» **Stored data**:

╭──

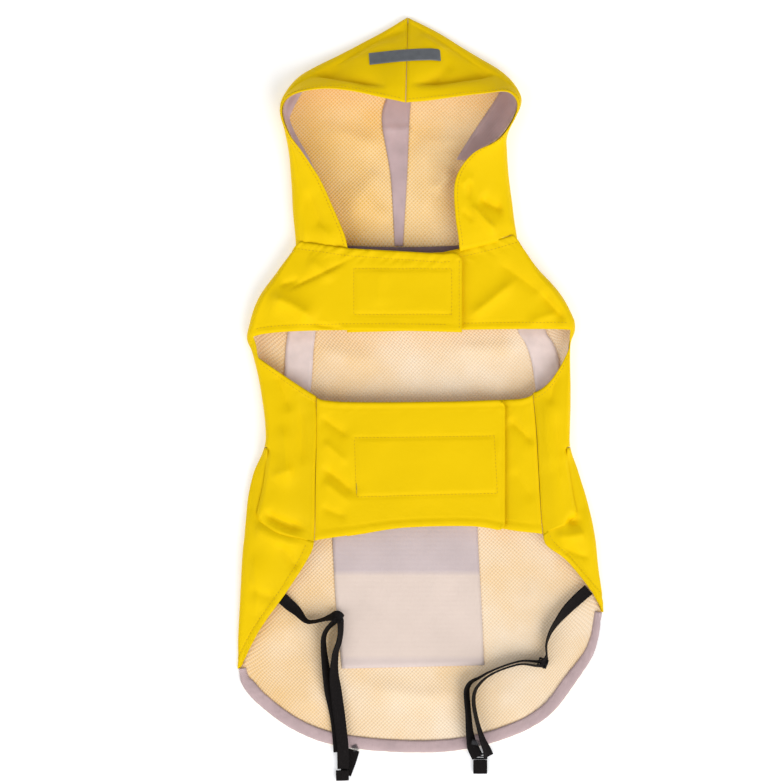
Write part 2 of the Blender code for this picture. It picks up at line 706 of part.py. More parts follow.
def side_tape(side, name):
    """The wide tape over one side seam of the back."""
    vs = steps((0.06, 5), (0.38, 1))

    def place(u, v):
        share = seam_share(side, v)
        middle = across_floor(share if side is LEFT else 1 - share, v)
        outward = -side.inward * (u - 0.5) * SIDE_TAPE_WIDTH
        room = abs(side.floor_edge(v).x - middle.x) - SEAM_GAP
        return middle - Vector((side.inward * min(-side.inward * outward, room), 0.0, 0.0))

    return finish(grid([0.0, 1.0], vs, place, inside=TAPE_IN), name, "tape", TAPE)


def neck_binding():
    """The binding over the neck seam inside the back."""
    bow = 4.0
    us = steps((0.0, 10), (1.0, 1))

    def place(u, v):
        dip = bow * 4 * u * (1 - u)
        return Vector((-92.0 + 160.0 * u, 124.5 + 8.5 * v - dip + 1.0 * u, SHELL / 2 + TAPE_IN))

    return finish(grid(us, [0.0, 1.0], place), "neck_binding", "tape", TAPE)


def rear_hem_binding():
    """The binding along the rounded rear hem, corner to corner."""
    corners = [side.floor_edge(CORNER) for side in (LEFT, RIGHT)]
    edge = [Point(corners[0].x, corners[0].y)] + REAR_HEM + [Point(corners[1].x, corners[1].y)]
    count = 3 * (len(edge) - 1)

    def place(u, v):
        here = across(edge, v)
        ahead, behind = across(edge, min(v + 0.01, 1.0)), across(edge, max(v - 0.01, 0.0))
        run = Vector((ahead.x - behind.x, ahead.y - behind.y)).normalized()
        inset = 0.6 + BINDING_WIDTH * u
        return Vector((here.x - run.y * inset, here.y + run.x * inset, SHELL / 2))

    vs = steps((0.0, count), (1.0, 1))
    bm = grid([0.0, 1.0], vs, place, inside=TAPE_IN)
    return finish(bm, "rear_hem_binding", "tape", TAPE)


def pocket_backing():
    """The panel on the inside of the back, under the belly band's rear edge and below it."""
    left = [Point(-78.0, -95.0), Point(-76.0, -133.0), Point(-73.5, -178.0), Point(-68.5, -232.5)]
    right = [Point(47.5, -95.0), Point(49.0, -133.0), Point(51.5, -178.0), Point(53.8, -229.5)]
    return strip("pocket_backing", "backing", TAPE, left, right, SHELL / 2 + TAPE_IN, 2)


def reflective_strip(hood_halves):
    """The strip across the crown, laid on the two halves of the hood."""
    trees = []
    graph = bpy.context.evaluated_depsgraph_get()
    for half in hood_halves:
        trees.append(BVHTree.FromObject(half, graph))
    start, end = Vector((-44.8, 289.0)), Vector((15.8, 293.5))
    along_strip = (end - start).normalized()
    up_strip = Vector((-along_strip.y, along_strip.x))

    def place(u, v):
        flat = start.lerp(end, u) + up_strip * (v - 0.5) * STRIP_WIDTH
        ray = Vector((flat.x * MM, flat.y * MM, 0.2))
        hits = [tree.ray_cast(ray, Vector((0, 0, -1)))[0] for tree in trees]
        top = max(hit.z for hit in hits if hit) / MM
        return Vector((flat.x, flat.y, top + 2 * GAP + STRIP / 2))

    bm = grid(steps((0.0, 10), (1.0, 1)), [0.0, 0.5, 1.0], place)
    return finish(bm, "reflective_strip", "reflective", STRIP)


def closure(name, left, right, low, high, z):
    """One half of a hook and loop closure, a flat strip between the overlapped flaps."""
    bm = grid([left, right], [low, high], lambda x, y: Vector((x, y, z)))
    return finish(bm, name, "closure", CLOSURE)


def strap_run(name, runs):
    """A flat elastic run along its points, its width turned up by each point's tilt."""
    count = 2 * (len(runs) - 1)

    def place(u, v):
        here = across(runs, v)
        ahead, behind = across(runs, min(v + 0.01, 1.0)), across(runs, max(v - 0.01, 0.0))
        run = Vector((ahead.x - behind.x, ahead.y - behind.y, ahead.z - behind.z)).normalized()
        side = run.cross(Vector((0, 0, 1))).normalized()
        tilt = math.radians(here.tilt)
        width = side * math.cos(tilt) + side.cross(run).normalized() * math.sin(tilt)
        return Vector((here.x, here.y, here.z)) + width * (u - 0.5) * STRAP_WIDTH

    bm = grid([0.0, 1.0], steps((0.0, count), (1.0, 1)), place)
    return finish(bm, name, "elastic", ELASTIC)


def slider(name, x, y, z, turn, width, length):
    """A small ladder of two slots that the elastic passes through."""
    us = [0.0, 0.17, 0.83, 1.0]
    vs = [0.0, 0.2, 0.4, 0.6, 0.8, 1.0]
    angle = math.radians(turn)

    def place(u, v):
        dx, dy = (u - 0.5) * width, (v - 0.5) * length
        return Vector((x + dx * math.cos(angle) - dy * math.sin(angle),
                       y + dx * math.sin(angle) + dy * math.cos(angle), z))

    def keep(u, v):
        return not (us[1] < u < us[2] and (vs[1] < v < vs[2] or vs[3] < v < vs[4]))

    return finish(grid(us, vs, place, keep), name, "plastic", SLIDER)


def end_tab(name, x, y, z, turn, width, length):
    """The turned end of a strap, a short thick fold of elastic."""
    us, vs = steps((-0.5, 2), (0.5, 1)), steps((-0.5, 2), (0.5, 1))
    angle = math.radians(turn)

    def place(u, v):
        dx, dy = u * width, v * length
        return Vector((x + dx * math.cos(angle) - dy * math.sin(angle),
                       y + dx * math.sin(angle) + dy * math.cos(angle), z))

    return finish(grid(us, vs, place), name, "elastic", 2 * ELASTIC)


def build():
    back_panel()
    side_panel(LEFT, "side_panel_left")
    side_panel(RIGHT, "side_panel_right")
    belly_flap("belly_flap_left", None, BELLY_FREE_EDGE, False, 7)
    belly_flap("belly_flap_right", BELLY_UNDER_EDGE, None, True, 8)
    hood_halves = [hood_half(HOOD_LEFT, "hood_left"), hood_half(HOOD_RIGHT, "hood_right")]
    back_lining()
    hood_lining(HOOD_LEFT, "hood_lining_left")
    hood_lining(HOOD_RIGHT, "hood_lining_right")
    hood_facing(HOOD_LEFT, "hood_facing_left", U_FLOOR + 0.0625)
    hood_facing(HOOD_RIGHT, "hood_facing_right", U_FLOOR)
    hood_seam_tape()
    side_tape(LEFT, "side_tape_left")
    side_tape(RIGHT, "side_tape_right")
    neck_binding()
    rear_hem_binding()
    pocket_backing()
    reflective_strip(hood_halves)
    drop = SHELL / 2 + GAP + CLOSURE / 2
    closure("chest_hook_strip", -59.5, 28.5, 71.0, 109.0, CHEST_Z - drop)
    closure("chest_loop_strip", -59.5, 28.5, 71.0, 109.0, CHEST_Z - OVERLAP_DROP + drop)
    closure("belly_hook_strip", -56.0, 58.0, -83.0, -33.0, BELLY_Z - drop)
    closure("belly_loop_strip", -56.0, 58.0, -83.0, -33.0, BELLY_Z - OVERLAP_DROP + drop)
    for name, runs in {**LEFT_STRAP_RUNS, **RIGHT_STRAP_RUNS}.items():
        strap_run(name, runs)
    slider("strap_slider_left", -71.8, -188.5, 8.0, 20, 8.5, 8.0)
    slider("strap_slider_right", 103.8, -227.0, 8.0, -20, 8.5, 8.0)
    slider("strap_keeper_right", 50.0, -307.5, 4.2, 0, 13.0, 5.0)
    end_tab("strap_end_left", -68.0, -324.2, 2.9, 2, 11.0, 9.0)
    end_tab("strap_end_right", 50.4, -316.8, 2.6, 0, 12.0, 12.0)


clear_scene()
coat = bpy.data.collections.new("dog_raincoat")
bpy.context.scene.collection.children.link(coat)
build()
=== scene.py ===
"""Looks of the dog raincoat: coated yellow cloth over a mesh lining, laid flat on its back.

The hood lies towards +Y with the belly side up. Tables and shaping are in millimetres until a mesh
is made. Left and right are the -X and +X sides. Each side of the coat is one wrapped surface, read
across from the back's side seam on the floor, round the side fold, to the end of the top layer
(u from 0 to 1), and down the coat from the neck to the corner of the rear opening (v from 0 to 1).
"""

import math
from collections import namedtuple

import bmesh
import bpy
from mathutils import Matrix, Vector, noise
from mathutils.bvhtree import BVHTree

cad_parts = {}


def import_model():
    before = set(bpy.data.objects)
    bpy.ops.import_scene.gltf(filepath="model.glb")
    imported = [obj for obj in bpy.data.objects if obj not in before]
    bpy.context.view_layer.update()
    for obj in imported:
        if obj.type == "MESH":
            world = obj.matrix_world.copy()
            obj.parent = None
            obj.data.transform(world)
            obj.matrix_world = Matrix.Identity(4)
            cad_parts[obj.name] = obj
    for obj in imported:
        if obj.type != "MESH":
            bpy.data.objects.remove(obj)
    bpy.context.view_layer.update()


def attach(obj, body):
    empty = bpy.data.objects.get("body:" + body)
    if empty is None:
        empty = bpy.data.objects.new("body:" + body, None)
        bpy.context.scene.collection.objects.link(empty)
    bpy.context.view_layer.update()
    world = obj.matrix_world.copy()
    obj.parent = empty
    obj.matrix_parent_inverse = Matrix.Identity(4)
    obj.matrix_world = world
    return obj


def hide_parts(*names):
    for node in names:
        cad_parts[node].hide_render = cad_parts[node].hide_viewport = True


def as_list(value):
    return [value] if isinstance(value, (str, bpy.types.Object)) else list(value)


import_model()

MM = 0.001
DOWN, ABOVE_ALL = Vector((0, 0, -1)), 200.0

# The solids' thicknesses, which place the layers, and the thinner cloth that is seen.
SHELL, LINING, TAPE, GAP = 1.0, 0.8, 0.8, 0.3
LINING_IN = SHELL / 2 + GAP + LINING / 2
TAPE_IN = LINING_IN + LINING / 2 + GAP + TAPE / 2
SHELL_CLOTH, LINING_CLOTH, TAPE_CLOTH = 0.7, 0.4, 0.4

# Where a cross line leaves the floor, passes the fold's outermost line and reaches the top layer, and
# how much of the top layer it takes to settle at its own height.
U_FLOOR, U_OUTLINE, U_TOP, SETTLE = 0.3, 0.425, 0.55, 0.45
# Stations down the coat, as v.
NECK, SLOT_TOP, SLOT_END, NOTCH, TROUGH, CORNER, HEM = 0.0, 0.25, 0.30, 0.50, 0.66, 1.0, 1.4

# Elastic, tapes, the strip on the crown and the turned hems.
STRAP_WIDTH, ELASTIC = 10.0, 1.0
SIDE_TAPE_WIDTH, BINDING_WIDTH, STRIP_WIDTH = 24.0, 8.5, 10.3
HEM_WIDTH, STITCH_INSET = 9.0, 7.6
# Heights of the two bands' upper flaps and how far below them the lower ones lie, and the places
# across at which the belly flaps end.
CHEST_Z, BELLY_Z, BELLY_SEAM_Z, OVERLAP_DROP = 17.5, 15.5, 15.0, 4.5
BELLY_FREE_EDGE, BELLY_UNDER_EDGE = 71.2, -64.0
# How far out and how far down the side panels lap over the back.
U_LAPPED, V_LAPPED = 0.54, 0.675
# How deep every crease is pressed, as a multiple of its own depth.
CREASE_DEPTH = 2.4


class Rows:
    """A table's rows, read at any place along their first column on a smooth curve."""

    def __init__(self, names, *rows):
        self.kind = namedtuple("Row", names)
        self.rows = [self.kind(*row) for row in rows]
        self.keyed = names.startswith("v ")
        self.known = {}

    def at(self, place):
        if place not in self.known:
            self.known[place] = self.read(place)
        return self.known[place]

    def share(self, part):
        """The row at a share from 0 to 1 along an unkeyed table."""
        return self.at(part * (len(self.rows) - 1))

    def read(self, place):
        rows = self.rows
        keys = [row.v for row in rows] if self.keyed else list(range(len(rows)))
        last = len(rows) - 1
        place = min(max(place, keys[0]), keys[last])
        index = max(i for i in range(last) if keys[i] <= place)
        span = keys[index + 1] - keys[index]
        t = (place - keys[index]) / span

        def slope(i, column):
            low, high = max(i - 1, 0), min(i + 1, last)
            return (rows[high][column] - rows[low][column]) / (keys[high] - keys[low]) * span

        values = []
        for column in range(len(rows[0])):
            a, b = rows[index][column], rows[index + 1][column]
            da, db = slope(index, column), slope(index + 1, column)
            values.append(
                (2 * t**3 - 3 * t**2 + 1) * a + (t**3 - 2 * t**2 + t) * da
                + (3 * t**2 - 2 * t**3) * b + (t**3 - t**2) * db
            )
        return self.kind(*values)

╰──

» **Given exercise**:
Please write out the material word for word from its first line through the line holding "vs = steps((0.06, 5), (0.38, 1))", including both, and no line past it.

» **Exercise response**:
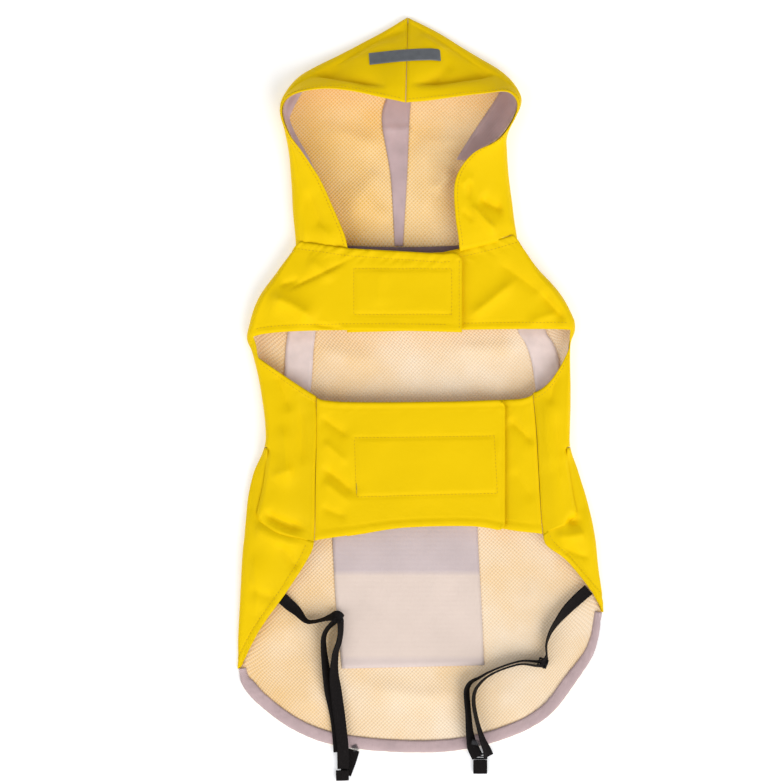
Write part 2 of the Blender code for this picture. It picks up at line 706 of part.py. More parts follow.
def side_tape(side, name):
    """The wide tape over one side seam of the back."""
    vs = steps((0.06, 5), (0.38, 1))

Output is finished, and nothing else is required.